▶ **TO DO**: Pull every line containing "from" out of the material below.

▶ **INFORMATION SUPPLIED**:
# # #

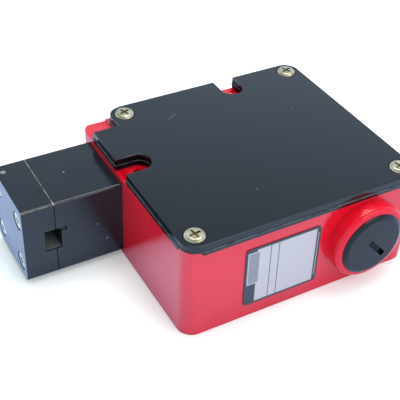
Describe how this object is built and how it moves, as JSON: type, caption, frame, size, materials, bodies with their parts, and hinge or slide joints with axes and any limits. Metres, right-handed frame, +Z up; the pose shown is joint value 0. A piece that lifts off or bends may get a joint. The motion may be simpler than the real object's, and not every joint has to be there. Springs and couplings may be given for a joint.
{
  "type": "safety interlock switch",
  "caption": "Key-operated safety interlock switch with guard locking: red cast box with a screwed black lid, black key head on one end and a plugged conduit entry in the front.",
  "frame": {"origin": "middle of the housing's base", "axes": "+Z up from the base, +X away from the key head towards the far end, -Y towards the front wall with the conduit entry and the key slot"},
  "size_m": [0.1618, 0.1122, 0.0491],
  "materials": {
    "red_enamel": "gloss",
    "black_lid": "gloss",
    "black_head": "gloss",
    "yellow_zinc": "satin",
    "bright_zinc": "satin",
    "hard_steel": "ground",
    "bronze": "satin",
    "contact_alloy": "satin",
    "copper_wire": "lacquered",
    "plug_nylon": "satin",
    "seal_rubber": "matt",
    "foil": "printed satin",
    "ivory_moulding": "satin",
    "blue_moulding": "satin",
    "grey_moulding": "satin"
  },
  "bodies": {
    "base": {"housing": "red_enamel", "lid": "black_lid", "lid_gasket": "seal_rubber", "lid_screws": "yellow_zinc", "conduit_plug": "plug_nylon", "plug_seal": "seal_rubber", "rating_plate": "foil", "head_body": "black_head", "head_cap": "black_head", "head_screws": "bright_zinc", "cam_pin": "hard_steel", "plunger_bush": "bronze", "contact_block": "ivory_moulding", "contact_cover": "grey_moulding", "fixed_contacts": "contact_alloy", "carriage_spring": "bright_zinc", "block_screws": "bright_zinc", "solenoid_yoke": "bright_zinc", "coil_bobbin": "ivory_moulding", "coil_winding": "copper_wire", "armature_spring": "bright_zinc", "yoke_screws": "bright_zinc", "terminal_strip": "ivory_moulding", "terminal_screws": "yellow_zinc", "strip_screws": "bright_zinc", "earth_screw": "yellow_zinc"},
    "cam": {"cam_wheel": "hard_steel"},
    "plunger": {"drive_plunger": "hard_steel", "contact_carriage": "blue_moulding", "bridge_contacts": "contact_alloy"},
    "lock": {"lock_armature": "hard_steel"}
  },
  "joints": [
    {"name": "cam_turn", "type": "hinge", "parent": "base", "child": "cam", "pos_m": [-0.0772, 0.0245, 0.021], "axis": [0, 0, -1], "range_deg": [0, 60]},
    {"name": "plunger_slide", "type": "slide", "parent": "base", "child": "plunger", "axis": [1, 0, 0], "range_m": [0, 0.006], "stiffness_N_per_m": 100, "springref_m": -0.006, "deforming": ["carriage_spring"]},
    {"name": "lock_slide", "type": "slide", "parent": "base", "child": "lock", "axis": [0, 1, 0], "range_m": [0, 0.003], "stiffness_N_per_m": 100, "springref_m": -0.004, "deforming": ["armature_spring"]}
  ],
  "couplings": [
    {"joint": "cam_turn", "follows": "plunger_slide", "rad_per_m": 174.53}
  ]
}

# # #

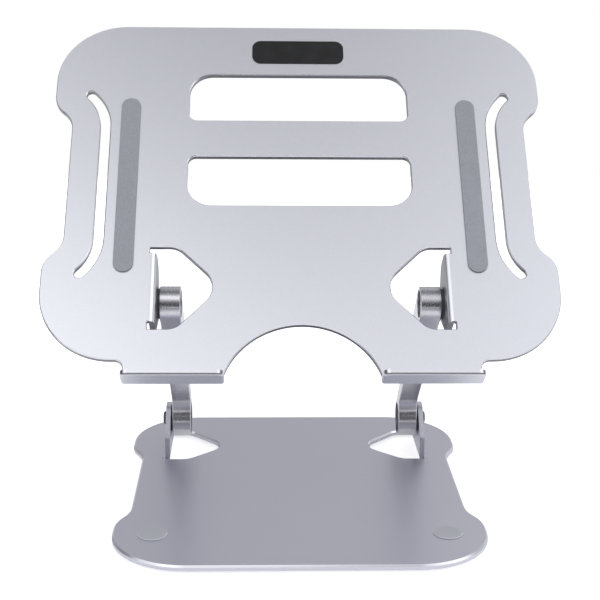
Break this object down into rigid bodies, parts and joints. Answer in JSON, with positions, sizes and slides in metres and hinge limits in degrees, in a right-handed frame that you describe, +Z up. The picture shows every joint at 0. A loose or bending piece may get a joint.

# # #

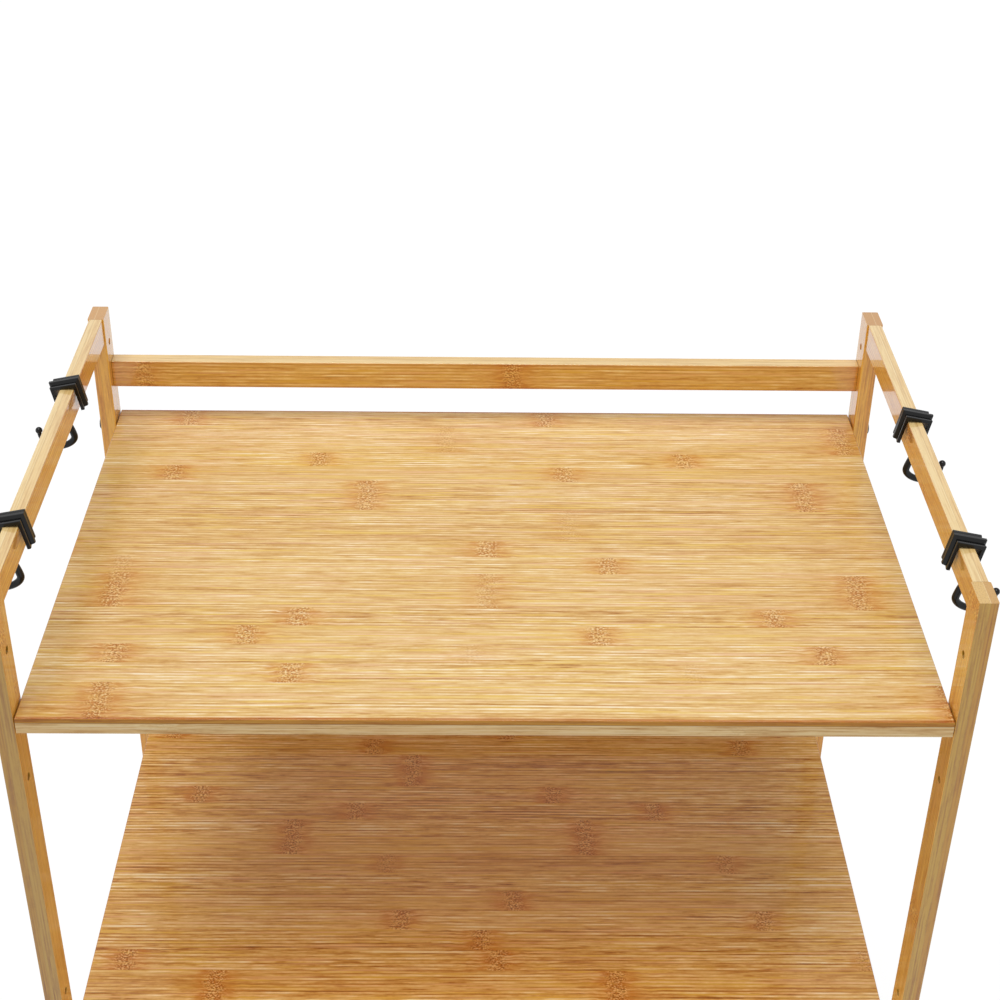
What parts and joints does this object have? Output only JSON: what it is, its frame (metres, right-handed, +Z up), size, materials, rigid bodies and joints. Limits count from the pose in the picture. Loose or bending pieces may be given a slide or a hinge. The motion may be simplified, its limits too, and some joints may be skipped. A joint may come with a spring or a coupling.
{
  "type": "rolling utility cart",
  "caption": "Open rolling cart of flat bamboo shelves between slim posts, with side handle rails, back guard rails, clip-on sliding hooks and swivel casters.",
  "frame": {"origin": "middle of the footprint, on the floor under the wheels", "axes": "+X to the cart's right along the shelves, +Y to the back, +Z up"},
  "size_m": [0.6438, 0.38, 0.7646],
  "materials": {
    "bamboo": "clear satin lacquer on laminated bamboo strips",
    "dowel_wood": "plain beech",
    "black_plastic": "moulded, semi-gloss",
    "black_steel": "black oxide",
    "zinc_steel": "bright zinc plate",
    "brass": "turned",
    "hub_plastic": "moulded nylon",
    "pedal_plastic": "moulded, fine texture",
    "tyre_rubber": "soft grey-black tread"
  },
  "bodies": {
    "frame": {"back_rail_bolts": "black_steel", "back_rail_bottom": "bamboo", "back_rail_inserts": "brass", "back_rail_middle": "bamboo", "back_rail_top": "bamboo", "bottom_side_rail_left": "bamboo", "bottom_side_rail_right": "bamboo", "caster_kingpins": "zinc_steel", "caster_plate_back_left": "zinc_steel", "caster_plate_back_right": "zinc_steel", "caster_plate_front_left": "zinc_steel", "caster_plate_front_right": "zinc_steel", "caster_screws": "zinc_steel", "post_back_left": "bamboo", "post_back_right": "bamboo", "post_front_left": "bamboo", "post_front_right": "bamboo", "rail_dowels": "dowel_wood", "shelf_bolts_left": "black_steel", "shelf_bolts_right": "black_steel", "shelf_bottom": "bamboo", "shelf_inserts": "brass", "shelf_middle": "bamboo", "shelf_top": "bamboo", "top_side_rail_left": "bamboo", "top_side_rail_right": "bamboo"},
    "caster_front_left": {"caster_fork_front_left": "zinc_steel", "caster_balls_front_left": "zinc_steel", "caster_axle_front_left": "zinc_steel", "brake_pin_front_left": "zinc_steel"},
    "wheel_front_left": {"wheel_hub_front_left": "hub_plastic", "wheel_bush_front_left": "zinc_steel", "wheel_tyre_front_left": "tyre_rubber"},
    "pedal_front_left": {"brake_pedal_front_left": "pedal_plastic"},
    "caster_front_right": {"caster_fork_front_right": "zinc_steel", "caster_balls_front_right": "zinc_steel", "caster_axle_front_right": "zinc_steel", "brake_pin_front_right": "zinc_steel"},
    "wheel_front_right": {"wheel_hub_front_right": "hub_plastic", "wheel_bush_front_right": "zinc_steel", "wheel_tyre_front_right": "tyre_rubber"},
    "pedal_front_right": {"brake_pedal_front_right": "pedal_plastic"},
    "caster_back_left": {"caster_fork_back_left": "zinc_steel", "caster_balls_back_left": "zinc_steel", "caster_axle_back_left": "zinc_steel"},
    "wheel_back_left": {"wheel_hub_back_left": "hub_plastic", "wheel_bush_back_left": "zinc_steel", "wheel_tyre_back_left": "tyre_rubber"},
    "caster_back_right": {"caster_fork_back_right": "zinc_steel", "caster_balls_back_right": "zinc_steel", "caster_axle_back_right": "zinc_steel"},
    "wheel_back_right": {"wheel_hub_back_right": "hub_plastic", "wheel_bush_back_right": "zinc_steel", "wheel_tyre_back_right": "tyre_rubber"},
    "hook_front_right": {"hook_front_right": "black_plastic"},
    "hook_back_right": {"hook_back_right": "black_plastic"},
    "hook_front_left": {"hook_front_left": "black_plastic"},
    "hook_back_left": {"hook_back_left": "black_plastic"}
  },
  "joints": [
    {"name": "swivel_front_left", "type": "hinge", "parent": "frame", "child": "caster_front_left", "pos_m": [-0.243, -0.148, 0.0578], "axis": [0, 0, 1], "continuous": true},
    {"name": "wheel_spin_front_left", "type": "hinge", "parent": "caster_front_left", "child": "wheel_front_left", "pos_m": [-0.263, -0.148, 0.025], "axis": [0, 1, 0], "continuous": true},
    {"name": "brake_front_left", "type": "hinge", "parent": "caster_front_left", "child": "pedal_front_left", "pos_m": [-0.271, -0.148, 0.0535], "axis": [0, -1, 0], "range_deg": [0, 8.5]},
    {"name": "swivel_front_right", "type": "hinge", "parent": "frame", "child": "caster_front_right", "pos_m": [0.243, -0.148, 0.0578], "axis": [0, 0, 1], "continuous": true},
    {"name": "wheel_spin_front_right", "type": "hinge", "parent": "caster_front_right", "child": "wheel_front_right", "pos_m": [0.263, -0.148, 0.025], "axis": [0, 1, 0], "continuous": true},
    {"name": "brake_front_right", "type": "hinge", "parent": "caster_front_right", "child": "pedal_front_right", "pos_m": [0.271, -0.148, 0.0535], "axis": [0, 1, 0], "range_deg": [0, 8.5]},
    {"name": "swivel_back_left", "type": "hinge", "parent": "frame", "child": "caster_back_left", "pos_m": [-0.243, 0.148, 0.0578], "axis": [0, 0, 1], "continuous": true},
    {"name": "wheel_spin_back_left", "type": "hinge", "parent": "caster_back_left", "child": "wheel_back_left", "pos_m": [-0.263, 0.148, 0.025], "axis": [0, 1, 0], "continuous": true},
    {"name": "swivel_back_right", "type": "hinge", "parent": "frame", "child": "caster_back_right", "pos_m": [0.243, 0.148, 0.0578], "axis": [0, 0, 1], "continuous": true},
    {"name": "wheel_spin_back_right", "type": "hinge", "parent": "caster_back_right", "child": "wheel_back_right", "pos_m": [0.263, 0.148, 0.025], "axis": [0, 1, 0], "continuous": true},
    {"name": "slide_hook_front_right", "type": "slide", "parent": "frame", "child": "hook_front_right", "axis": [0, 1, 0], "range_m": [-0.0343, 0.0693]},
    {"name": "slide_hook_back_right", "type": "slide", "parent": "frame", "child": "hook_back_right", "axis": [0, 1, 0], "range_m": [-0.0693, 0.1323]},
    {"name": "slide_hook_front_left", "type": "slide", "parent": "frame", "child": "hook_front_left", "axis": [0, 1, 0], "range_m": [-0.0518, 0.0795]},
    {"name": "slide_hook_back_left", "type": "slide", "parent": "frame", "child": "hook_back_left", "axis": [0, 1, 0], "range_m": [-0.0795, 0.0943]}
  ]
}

# # #

▶ **FINISHED TASK**:
  "frame": {"origin": "middle of the housing's base", "axes": "+Z up from the base, +X away from the key head towards the far end, -Y towards the front wall with the conduit entry and the key slot"},
What parts and joints does this object have? Output only JSON: what it is, its frame (metres, right-handed, +Z up), size, materials, rigid bodies and joints. Limits count from the pose in the picture. Loose or bending pieces may be given a slide or a hinge. The motion may be simplified, its limits too, and some joints may be skipped. A joint may come with a spring or a coupling.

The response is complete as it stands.